Coming to the build quality, we mentioned in the introduction that the unit was criticized by some for having a “wiggly” baseboard. However, users who’d had the product for years found that the baseboard caused virtually no problems. Aside from the baseboard, furthermore, there were precious few negative comments about any other part of the product. Rather, users were almost unanimous that the use of premium quality wood made the unit a delight to use and own.
Ease of Playing
Given that the traditional grand piano is always made with wood, we could not resist the allure of playing on a true wooden unit. Beyond beautiful looks, the piano comes with keys that resemble ivory to the greatest extent possible. In other words, they are textured and provide a somewhat weighty feel that allows users to mimic the experience of playing on a real grand piano.
As you’d expect of a premium contender for a place in our best Casio digital piano reviews list, the keys are hammer-weighted and interestingly, have a slight weight gradient that brings users even closer to the authentic experience of playing a traditional piano. If that weren’t enough, the combination of weight and texture prevent slippage of fingers and this in turn, helps professional trainers aid amateurs with effective digital piano practice.
Our first impressions regarding the foot pedals weren’t so unequivocally positive. We – and many other users – found the pedal to be extremely easy to use. While this may not be an issue for those who simply wish to play the digital piano, we did find that on moving to the grand piano the difficulty of maintaining the sustain pedal occasionally took us off rhythm. Of course, the pedal can be changed for a better model from Casio at any time.
Lastly, the music stand (for holding the sheet music) cannot be adjusted. However, since the stand itself is quite close, this proved to be an issue only for a very few users.
Sound and Acoustic Features
Casio advertises that it has improved the sound engine of the PX series substantially while moving from the PX850 to the PX860 and this is evident because, as most users aver, sound quality is immaculate. The product comes with digital recordings of virtually all the prime instruments made by Casio and this allows users to enjoy everything from the grand piano to an orchestra playback. While professionals found that they could obtain greater range of sounds by paying for the substantially costlier Yamaha Arius YDP-181, they were so satisfied with the sound that none bothered to go for the pricey instrument.

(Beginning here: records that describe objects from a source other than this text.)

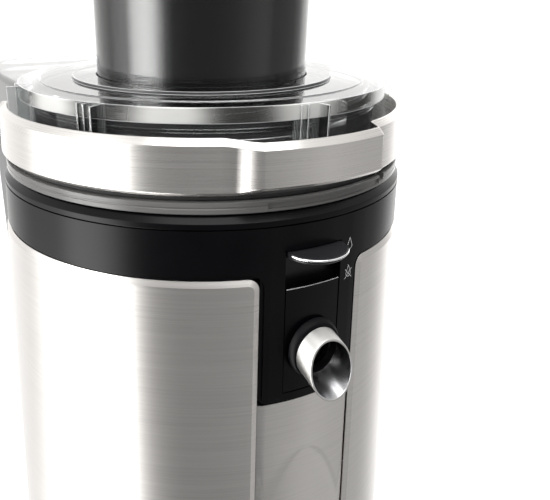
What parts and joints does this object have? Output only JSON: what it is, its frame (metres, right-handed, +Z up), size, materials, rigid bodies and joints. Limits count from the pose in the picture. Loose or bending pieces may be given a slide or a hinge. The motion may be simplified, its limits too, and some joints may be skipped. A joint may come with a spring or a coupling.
{
  "type": "centrifugal juicer",
  "caption": "Centrifugal juicer with a clear tiered lid and round feed chute, a twist-lock ring, a slanted metal spout with drip stop, and a rear pulp container.",
  "frame": {"origin": "centre of the bounding box's bottom face, on the surface that the feet stand on", "axes": "+Z up along the motor axis, -Y towards the spout, +Y towards the pulp container"},
  "size_m": [0.1996, 0.2942, 0.4057],
  "materials": {
    "brushed_steel": "horizontally brushed stainless steel",
    "satin_steel": "satin stainless steel",
    "gloss_black": "gloss black moulding",
    "matt_black": "fine-textured black moulding",
    "clear_plastic": "clear moulding",
    "smoked_plastic": "translucent grey moulding",
    "rubber": "moulded rubber",
    "chrome": "bright chrome",
    "laminated_iron": "laminated core",
    "copper": "copper windings and bars",
    "zinc_plated_steel": "zinc-plated steel",
    "circuit_board": "solder mask"
  },
  "bodies": {
    "base": {"base_plate": "matt_black", "base_screw_1": "zinc_plated_steel", "base_screw_2": "zinc_plated_steel", "base_screw_3": "zinc_plated_steel", "base_screw_4": "zinc_plated_steel", "bowl_gasket": "rubber", "carbon_brush_1": "matt_black", "carbon_brush_2": "matt_black", "collar_trim": "gloss_black", "container_shelf": "gloss_black", "control_board": "circuit_board", "cord_gland": "rubber", "foot_1": "rubber", "foot_2": "rubber", "foot_3": "rubber", "foot_4": "rubber", "front_shroud": "gloss_black", "front_strip": "brushed_steel", "interlock_switch": "matt_black", "juice_bowl": "smoked_plastic", "knob_bezel": "satin_steel", "left_panel": "brushed_steel", "lower_bearing": "zinc_plated_steel", "motor_bracket": "zinc_plated_steel", "motor_deck": "matt_black", "motor_housing": "matt_black", "motor_screw_1": "zinc_plated_steel", "motor_screw_2": "zinc_plated_steel", "motor_screw_3": "zinc_plated_steel", "motor_screw_4": "zinc_plated_steel", "motor_stator": "laminated_iron", "rear_cover": "matt_black", "right_panel": "brushed_steel", "speed_switch": "matt_black", "spout_hub": "gloss_black", "spout_nozzle": "matt_black", "spout_plate": "gloss_black", "spout_sleeve": "satin_steel", "upper_bearing": "zinc_plated_steel"},
    "lid": {"lid": "clear_plastic", "feed_chute": "clear_plastic"},
    "pusher": {"pusher_body": "gloss_black", "pusher_cap": "gloss_black"},
    "lock_ring": {"lock_ring": "brushed_steel"},
    "spindle": {"motor_rotor": "copper", "commutator": "copper", "motor_shaft": "zinc_plated_steel", "cooling_fan": "matt_black", "drive_coupling": "gloss_black", "basket_hub": "gloss_black", "grater_disc": "satin_steel", "filter_mesh": "satin_steel", "basket_rim": "satin_steel"},
    "drip_stop": {"drip_stop_slider": "gloss_black", "drip_stop_tab": "gloss_black", "tab_trim": "chrome"},
    "speed_knob": {"speed_knob": "gloss_black", "knob_shaft": "zinc_plated_steel"},
    "pulp_container": {"pulp_container": "smoked_plastic"}
  },
  "joints": [
    {"name": "lid_lift", "type": "slide", "parent": "base", "child": "lid", "axis": [0, 0, 1], "range_m": [0, 0.08]},
    {"name": "pusher_lift", "type": "slide", "parent": "lid", "child": "pusher", "axis": [0, 0, 1], "range_m": [0, 0.15]},
    {"name": "lock_ring_twist", "type": "hinge", "parent": "base", "child": "lock_ring", "pos_m": [0, -0.03391, 0.25], "axis": [0, 0, 1], "range_deg": [0, 18]},
    {"name": "spindle_spin", "type": "hinge", "parent": "base", "child": "spindle", "pos_m": [0, -0.03391, 0.12], "axis": [0, 0, 1], "continuous": true},
    {"name": "drip_stop_slide", "type": "slide", "parent": "base", "child": "drip_stop", "axis": [0, 0, -1], "range_m": [0, 0.011]},
    {"name": "speed_knob_turn", "type": "hinge", "parent": "base", "child": "speed_knob", "pos_m": [0, -0.13131, 0.039], "axis": [0, -0.9991, 0.042], "range_deg": [0, 135]},
    {"name": "container_slide", "type": "slide", "parent": "base", "child": "pulp_container", "axis": [0, 1, 0], "range_m": [0, 0.12]}
  ]
}
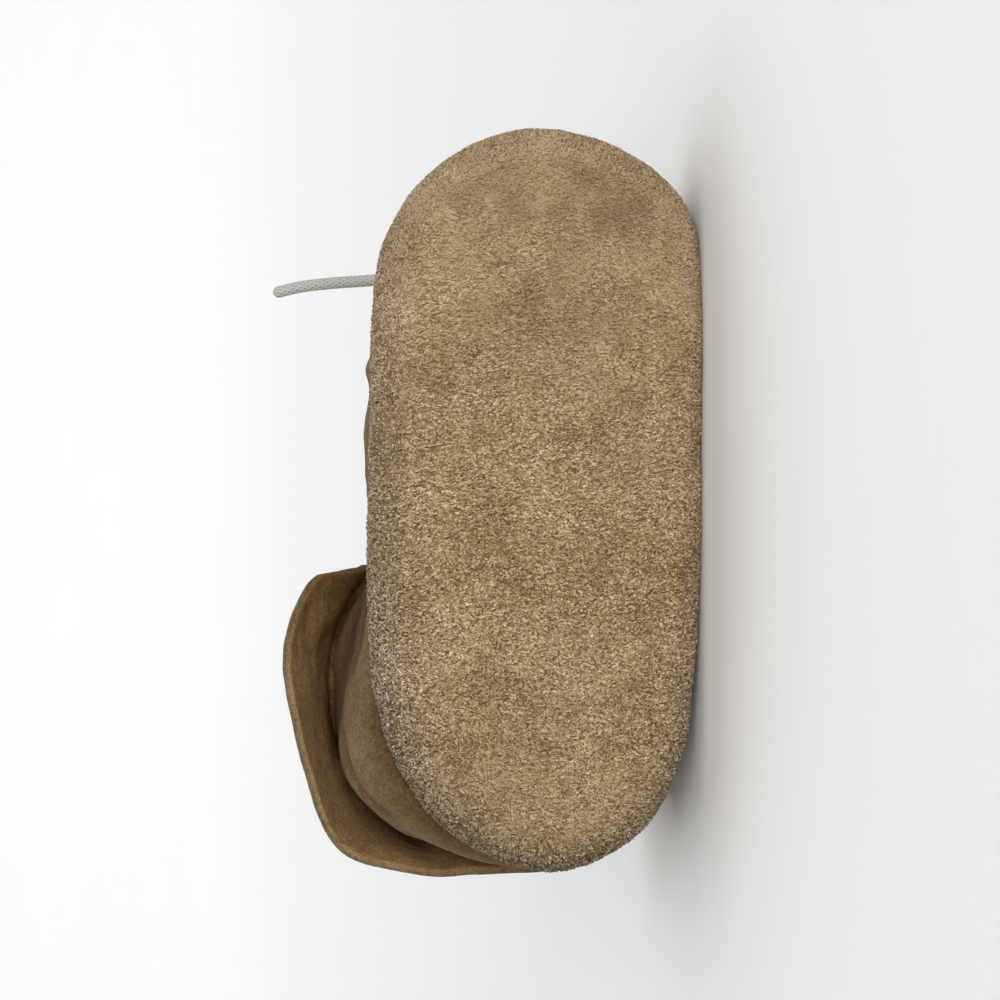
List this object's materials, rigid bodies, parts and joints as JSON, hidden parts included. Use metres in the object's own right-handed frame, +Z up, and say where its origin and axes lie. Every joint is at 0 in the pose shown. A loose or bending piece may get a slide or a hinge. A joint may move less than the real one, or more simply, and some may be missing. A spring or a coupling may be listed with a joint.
{
  "type": "baby moccasin",
  "caption": "Soft suede baby bootie moccasin for the right foot, with a fold-over ankle cuff and a cord lace, lying on its inner side.",
  "frame": {"origin": "on the floor under the middle of the shoe's box, as it lies on its inner side", "axes": "+X from heel to toe, -Y the way the sole faces, +Y the way the ankle opening faces, +Z up, out of the shoe's outer side"},
  "size_m": [0.1196, 0.0576, 0.0648],
  "materials": {
    "sole_suede": "rough napped split suede, tan, short curled fibres",
    "upper_suede": "fine short-napped suede, brown tan",
    "insole_leather": "smooth unlined leather, light tan",
    "lace_cotton": "round braided cotton cord, off-white"
  },
  "bodies": {
    "root": {"sole": "sole_suede", "insole": "insole_leather", "upper": "upper_suede", "apron": "upper_suede", "tongue": "upper_suede", "cuff": "upper_suede", "lace_bar": "lace_cotton", "lace_cross": "lace_cotton", "lace_end": "lace_cotton"}
  },
  "joints": []
}
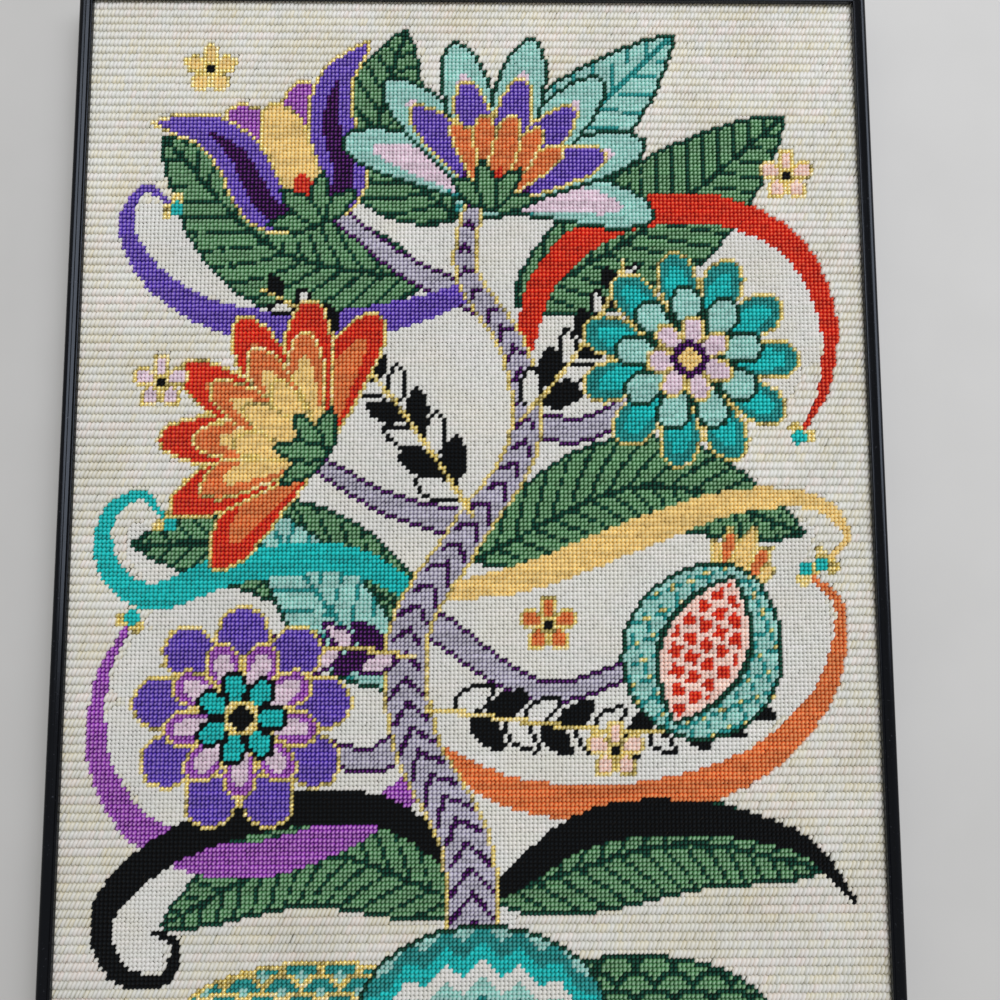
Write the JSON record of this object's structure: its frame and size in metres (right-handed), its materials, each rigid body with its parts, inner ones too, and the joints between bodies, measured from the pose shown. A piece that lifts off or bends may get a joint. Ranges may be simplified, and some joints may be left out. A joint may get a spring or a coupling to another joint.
{
  "type": "needlepoint canvas panel in a metal frame",
  "caption": "Stitched needlepoint canvas held flat in a narrow black metal frame with mitred corners, for display.",
  "frame": {"origin": "centre of the frame's back, on the surface that it lies on", "axes": "+X to the viewer's right, +Y to the top of the picture, +Z out of the stitched face"},
  "size_m": [0.3676, 0.4692, 0.02],
  "materials": {
    "needlepoint": "tent and slanting upright stitches in cotton, soft sheen",
    "frame": "glossy black"
  },
  "bodies": {
    "root": {"needlepoint_canvas": "needlepoint", "rail_top": "frame", "rail_bottom": "frame", "rail_left": "frame", "rail_right": "frame"}
  },
  "joints": []
}
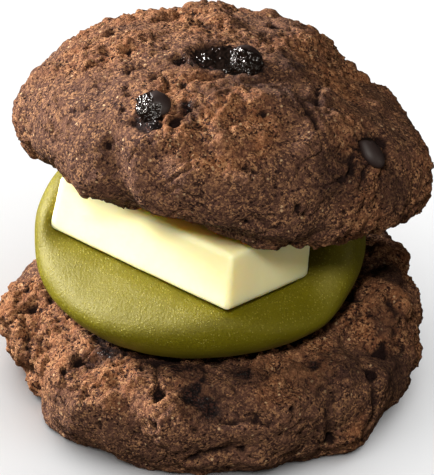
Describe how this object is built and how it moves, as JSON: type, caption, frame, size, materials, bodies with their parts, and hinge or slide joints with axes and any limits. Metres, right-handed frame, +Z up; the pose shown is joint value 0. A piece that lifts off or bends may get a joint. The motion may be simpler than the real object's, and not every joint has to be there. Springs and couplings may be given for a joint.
{
  "type": "scone sandwich",
  "caption": "Craggy chocolate scone split in half and filled with a flattened ball of matcha bean paste and a thick slab of butter.",
  "frame": {"origin": "on the surface it stands on, under the middle of the whole sandwich", "axes": "+Z up; the side seen in the picture, with the butter showing, faces -Y, and +X is to the viewer's right"},
  "size_m": [0.074, 0.075, 0.0661],
  "materials": {
    "scone_crumb": null,
    "chocolate": "glossy dark melted chocolate pieces, half sunk in the crumb",
    "matcha_paste": "smooth, moist, dense olive green bean paste with a soft broad sheen and fine sugar specks",
    "butter": "cold pale yellow butter, smooth and softly translucent"
  },
  "bodies": {
    "root": {"bottom_scone": "scone_crumb", "matcha_paste": "matcha_paste", "butter_slab": "butter", "top_scone": "scone_crumb"}
  },
  "joints": []
}
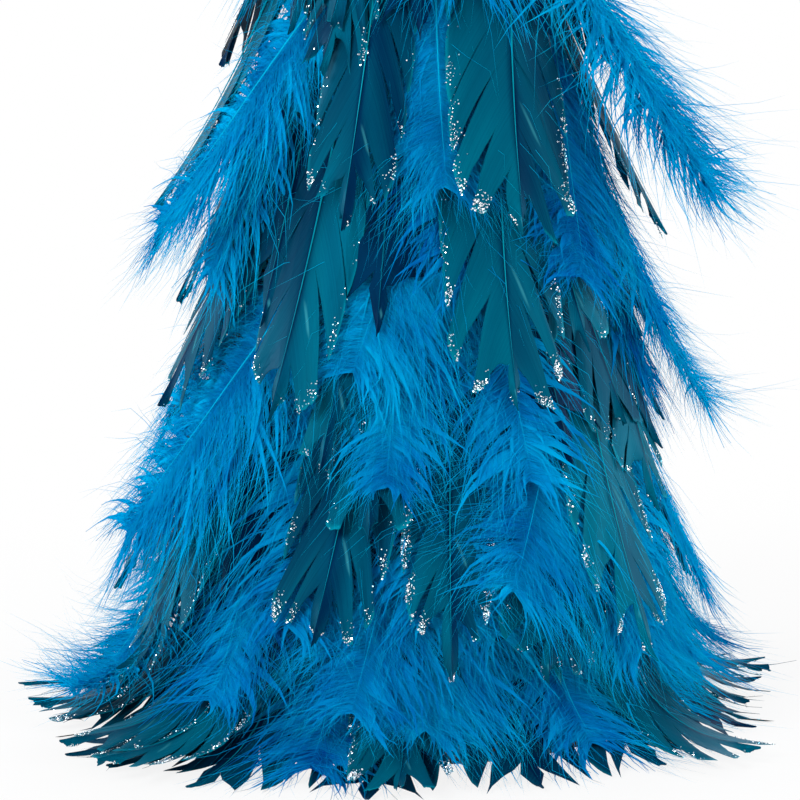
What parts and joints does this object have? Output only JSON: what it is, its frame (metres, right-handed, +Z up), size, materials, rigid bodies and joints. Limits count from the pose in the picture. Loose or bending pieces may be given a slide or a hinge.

We would add to this general viewpoint our own opinion that the use of a hood adds a degree of versatility to the sound that manages to approach that of the grand piano when played in small rooms. Indeed, many folks we’d talked to asserted that what they’d thought to be a sales gimmick in the beginning was really a part of the great musical experience that is the Casio PX860.
Sound production by the speakers too is surprisingly good. Users had no trouble obtaining fine tunes without the need for additional headphones. Further, they discovered that you can change the volume of the speakers to your liking to an extent not allowed in lower-end models.
Speaking of acoustic features, it is interesting to see that Casio has provided not only a host of piano “voices” but those of orchestras, harpsichord and a range of other instruments. While users could not replace practice with such recordings for the practice with real team members playing different instruments, they did find it easy to prepare themselves prior to practice sessions with other members.
Controls and Connectivity
Being a performer’s and not a composer’s piano, controls have been kept to a minimum so as to allow users to modify the settings on the fly while performing on stage/competitions. Indeed, the change from the PX850 to the PX860 is to a large extent the simplification of controls. Essentially composed of a single dial and a few buttons, these controls however allow the user to access a huge range of voices, modify playing and playback properties and decide the volume of the speakers to an extent that would be envy of the professional composer.
Finally, we find standard connectivity features like USB and headphone jack. The USB port supports most of the products that are meant to accompany the piano, ranging from special smartphone apps to accessorial musical instruments.
- Compact build using durable quality wood
- Excellent keys with hammer weighted mechanism for superior feel
- Hood enhances the overall quality of music
- Large range of voices with excellent clarity
- Enhanced sound engine on PX860 that allows for replication of grand piano
- Simple controls with USB and headphone options
- Baseboard proved shaky for some users
- Product is somewhat heavy and may require two people for movement/assembly
While we’d love to say that the Casio PX 860 has a flawless physical construction, it is impossible to deny that users have had problems with the baseboard. However, given that the overall build quality is excellent and further, this is combined with quality sound production, a good set of speakers and adequate voices, the problems with the baseboard appear minor. Indeed, such is the combination of features that users have chosen to ignore the negative features and – like us – rate the PX850 and to an even greater extent the PX860 – as harbingers of a type of affordable yet premium digital pianos for the performers/competitors of today.